As an ironic paraphrase of his remote life far away from cultural centres, of his intellectual isolation, in 1983-84 he realised his comic cycle Splendid Isolation using collage technique, defining it as a “one-way form of communication”. In his last period, in the nineties, he created variants of his previous techniques and media, against the background of a more traditional intellectual universe with disintegrating coherence.
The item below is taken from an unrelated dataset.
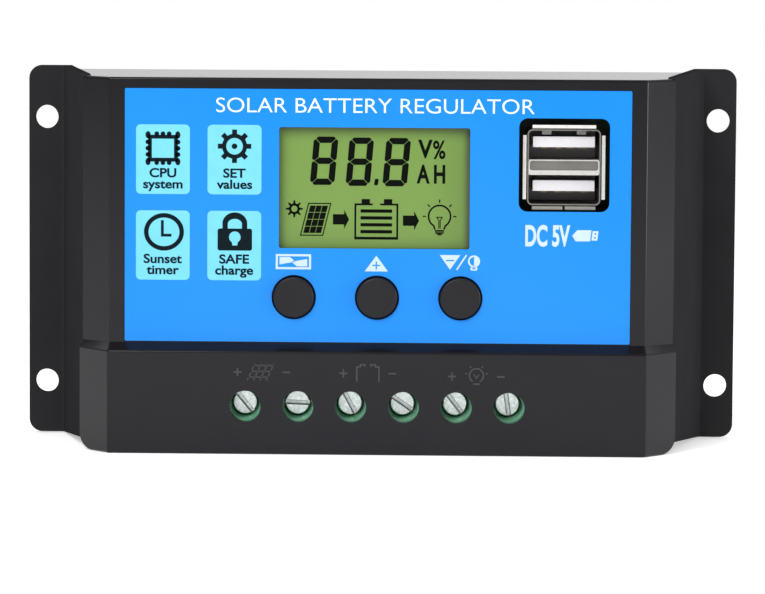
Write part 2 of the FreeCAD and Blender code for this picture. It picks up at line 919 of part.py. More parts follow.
def make_main_board():
    """Power board with clearance for the bosses, pillar screws and terminal legs."""
    body = new_body("main_board")
    outline = new_sketch(body, "board_outline", "XZ_Plane", DIM.board_depth)
    half = DIM.board_width / 2
    draw_box(outline, (-half, half), (DIM.board_low, DIM.board_high))
    pad(body, outline, DIM.board_gauge)
    holes = new_sketch(body, "board_holes", "XZ_Plane", DIM.board_depth + DIM.board_gauge)
    boss_room = DIM.boss_radius + 4 * CLEAR
    for side, level in corner_signs():
        reach = side * (half + SURROUND)
        inner = side * (DIM.boss_x - boss_room)
        top = level * (DIM.boss_z - boss_room)
        far = level * DIM.plate_height / 2
        draw_polygon(holes, [(inner, top), (reach, top), (reach, far), (inner, far)])
        draw_circle(holes, side * DIM.pillar_x, level * DIM.pillar_z, DIM.board_screw_hole)
    for index in range(POLES):
        x = pole_x(index, DIM.block_shift)
        across = (x - DIM.leg_slot_half, x + DIM.leg_slot_half)
        draw_box(holes, across, (-DIM.leg_slot_low, -DIM.leg_slot_high))
    pocket(body, holes, DIM.board_gauge)
    return body


def make_display_board():
    """Small board behind the display and the buttons."""
    body = new_body("display_board")
    outline = new_sketch(body, "display_outline", "XZ_Plane", DIM.display_depth)
    draw_box(outline, (DIM.display_left, DIM.display_right), (DIM.display_low, DIM.display_high))
    for x, z in display_boss_places():
        draw_circle(outline, x, z, DIM.display_screw_hole)
    pad(body, outline, DIM.display_gauge)
    return body


def make_board_header():
    """Connector that stands between the two boards."""
    depth = (DIM.board_depth + DIM.board_gauge, DIM.display_depth)
    across = (-DIM.header_half, DIM.header_half)
    node("board_header", block("header", across, depth, (-DIM.header_low, -DIM.header_high)))


def make_lcd():
    """Display cell, its backlight, and the pin row that joins it to the board."""
    half = DIM.cell_width / 2
    across = (DIM.window_x - half, DIM.window_x + half)
    low = DIM.window_z - DIM.cell_height / 2
    high = DIM.window_z + DIM.cell_height / 2
    node("lcd_glass", block("cell", across, (DIM.cell_back, DIM.cell_front), (low, high)))
    light = (DIM.backlight_back, DIM.cell_back)
    node("lcd_backlight", block("backlight", across, light, (low, high)))
    pins = []
    depth = (DIM.display_depth + DIM.display_gauge, DIM.cell_front - DIM.lcd_pin_width)
    foot = high + DIM.lcd_pin_gap
    for index in range(LCD_PINS):
        x = DIM.window_x + DIM.lcd_pin_pitch * (index - (LCD_PINS - 1) / 2)
        across = (x - DIM.lcd_pin_width / 2, x + DIM.lcd_pin_width / 2)
        pins.append(block(f"lcd_pin_{index}", across, depth, (foot, foot + DIM.lcd_pin_width)))
    node("lcd_pins", group("pin_row", pins))


def make_buttons():
    """Push-button caps, and the tact switches and plungers under them."""
    board_front = DIM.display_depth + DIM.display_gauge
    for index in range(BUTTONS):
        number = index + 1
        x = button_x(index)
        zero = as_size(0)
        cap = turned_body(
            f"button_cap_{number}",
            [
                (zero, DIM.cap_back),
                (DIM.cap_stem_radius, DIM.cap_back),
                (DIM.cap_stem_radius, DIM.cap_flange_back),
                (DIM.cap_flange_radius, DIM.cap_flange_back),
                (DIM.cap_flange_radius, DIM.cap_flange_front),
                (DIM.cap_radius, DIM.cap_flange_front),
                (DIM.cap_radius, DIM.cap_front),
                (zero, DIM.cap_front),
            ],
        )
        round_edges(
            cap,
            f"cap_edge_{number}",
            DIM.cap_edge,
            lambda edge, middle: near(middle.y, -DIM.cap_front) and edge.Length > DIM.cap_radius.number,
        )
        move(cap, x, 0, DIM.button_z)
        half = DIM.switch_side / 2
        case = block(
            f"switch_case_{number}",
            (x - half, x + half),
            (board_front, DIM.switch_front),
            (DIM.button_z - half, DIM.button_z + half),
        )
        bore = rod(
            f"switch_bore_{number}",
            DIM.plunger_radius + DIM.plunger_play,
            (DIM.plunger_back - 5 * CLEAR, DIM.switch_front + SURROUND),
            x,
            DIM.button_z,
        )
        node(f"switch_body_{number}", cut(f"switch_{number}", case, [bore]))
        plunger = rod(
            f"plunger_{number}",
            DIM.plunger_radius,
            (DIM.plunger_back, DIM.cap_back),
            x,
            DIM.button_z,
        )
        node(f"switch_plunger_{number}", plunger)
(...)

As an attempt to provide a comprehensive view of Árpád fenyvesi Tóth’s artistic career starting in the sixties and culminating in the eighties, the exhibition approaches each stage of the oeuvre in terms of the employed media. acb Gallery presents fenyvesi Tóth’s geometric pieces from the early abstract experiments through the meditative Tao Te Ching series, which structurally analyses spatial relations in line meshes of astonishing complexity. The scale of the series of 90 pieces illustrates fenyvesi Tóth’s essentially procedural work method, which characterised his work regardless of medium. The space of acb Attachment aims to provide an overview of fenyvesi Tóth’s visual poetry, which he was engaged in from the late sixties, building on his early poetic ambitions, primarily based on the tradition of Kassák’s visual poetry. One of his first works in the comic format is the artist’s book compiled in collaboration with József Furák and Ferenc Nemes, titled Diary of Letters (1966-68). acb NA presents Árpád fenyvesi Tóth’s comic strips made from 1972 as a result of his newfound friendship with Yugoslavian artist Slavko Matković.

On the occasion of the exhibition, the book with the same title has been published. The in-depth volume edited by co-author Emese Kürti seeks to interpret comprehensively the work of Árpád fenyvesi Tóth with the texts by Flóra Barkóczi, Miško Šuvaković and Bálint Szombathy.